The focus widens from the persecution of one artist to a celebration of the quiet, persistent force of moving images themselves. In remote villages, the short film, drawn from Fatima’s own experience of giving birth, finds unexpected recognition, especially among women and younger spectators who respond fiercely to the sight of their own realities acknowledged on a screen. Fatima’s stubborn procession moves toward a shared recognition, where art becomes a fragile but vital mirror for those who rarely see their lives reflected.
The Aesthetics of Endurance
Cinematographer Mohammad Reza Jahanpanah frames Fatima’s act of dissent against a landscape of apparently indifferent peaks. Long shots shape extended observational passages of the Himalayas, aligning a stripped, documentary-like clarity with an almost lyrical visual scale. The visual language feels striking and assured, at times recalling traditions of humanist landscape cinema without direct quotation.
The film’s emotional axis rests on Madhu Kandhari’s performance as Fatima. Her work traces a slow, resonant metamorphosis. She begins as a woman seemingly detached from her son’s artistic hunger, then gradually becomes the embodiment of a fierce, unornamented resolve. The harsh trek presses on her body and spirit, shaping her into a reluctant activist. Kandhari suggests a dense interior life, an alloy of weary acceptance, tightly held anger at injustice, and a quiet but unshakable sense of dignity.

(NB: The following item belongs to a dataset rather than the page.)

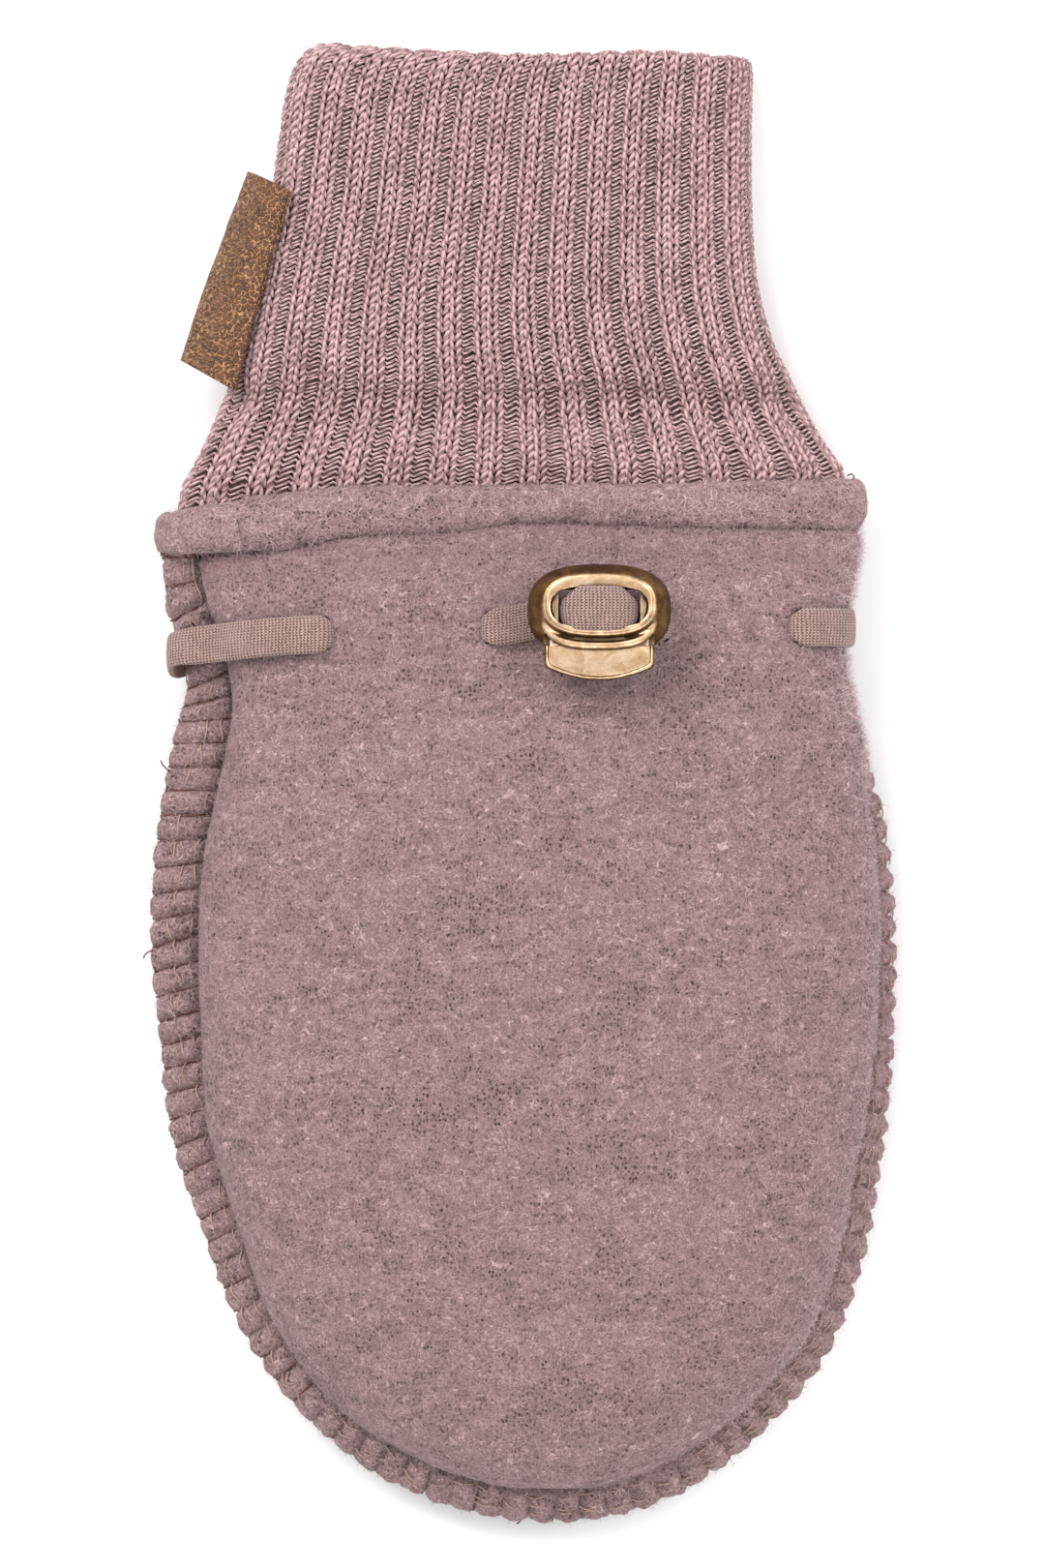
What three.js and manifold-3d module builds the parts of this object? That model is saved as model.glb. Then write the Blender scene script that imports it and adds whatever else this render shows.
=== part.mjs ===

Bhavya Khurana, as Amir in the opening movement, carries his scenes with conviction, most strikingly in his tense encounter with the Commissioner, even as the film gradually shifts its weight onto the mother’s path. Anthony Joseph’s editing threads the two halves into a continuous arc, though the modest budget can be felt in the sparer sound design, which sometimes leaves the sonic world thinner than the images invite.
The Cost of Illumination
Morchhale’s film sits comfortably within his line of politically engaged stories, keeping his attention on forms of empowerment inside marginalized worlds. White Snow works with a quiet, accumulating power. Its measured storytelling examines the alliance between state power, religious judgment, and the calculated erasure of social experience. The film suggests that whoever controls the image reaches into the mind, shaping the space where perception and memory form.
The director resists an easy release of tension. The closing sequence remains a question that refuses to settle, directing the gaze back to the pain that resistance carries. The sight of the police jeep, the yak Riri left alone on a bridge, and the absence of Fatima’s body invites immediate, existential speculation about her fate. The unresolved, unsentimental ending leaves a mixture of sorrow and fire. White Snow offers a sharp critique of systemic repression and a deeply personal chronicle of maternal devotion as it moves toward something like spiritual clarity in the face of an irrational, suffocating order.
White Snow (2025) is an Indian drama directed by Praveen Morchhale. It had its premiere on the festival circuit and is an independent production. Due to its status as a recent festival film, a universal content rating (like PG-13) and a specific wide distribution company are not as readily available as they would be for a major studio release. The film, which has a running time of 81 minutes, focuses on a mother’s arduous road journey through the Himalayas to screen her son’s short film after it is banned by local religious and state authorities. Based on festival and review dates, the film premiered in 2025, with early screenings beginning in the fall.
Full Credits
Title: White Snow
Distributor: Barefoot Pictures (Production/International Sales), Wooz Pictures (Production)
Release date: 2025 (Festival Premiere)
Running time: 1 hour 21 minutes (81 minutes)
Director: Praveen Morchhale
Writers: Praveen Morchhale
Producers and Executive Producers: Praveen Morchhale
Cast: Madhu Kandhari, Bhavya Khurana, Kachoo Ahmad Khan, Kaneez Fatima, Haji Mohd Sadiq
Director of Photography (Cinematographer): Mohammad Reza Jahanpanah
Editors: Anthony Joseph
Composer: Nalin Vinayak
The Review
White Snow
White Snow is a vital, compelling political drama. Morchhale crafts a dual-layered narrative that is both a sharp critique of censorship and an emotionally resonant, philosophical study of maternal defiance. The film achieves a profound power through its observational realism, the harsh beauty of its setting, and the outstanding portrayal of Fatima's transformative journey. It is essential viewing for its powerful commentary on artistic freedom and the relentless human will to truth.
PROS
- Effectively combines a critique of artistic censorship with a powerful, personal road saga.
- Deeply resonant exploration of political oppression, patriarchal structures, and the persistence of art.
- Breathtaking, realist visuals capturing the immense scale and stark beauty of the Himalayan setting.
- Madhu Kandhari’s portrayal of Fatima is a transformative, deeply moving centerpiece.
- The complex, open-ended final sequence encourages genuine viewer reflection and engagement.
CONS
- Some technical elements, specifically sound design and music, appear constrained by a low budget.
- The performance of the son, Amir (Bhavya Khurana), is less consistent than the lead.
- The two distinct halves create an intentional shift in rhythm that some viewers might find abrupt.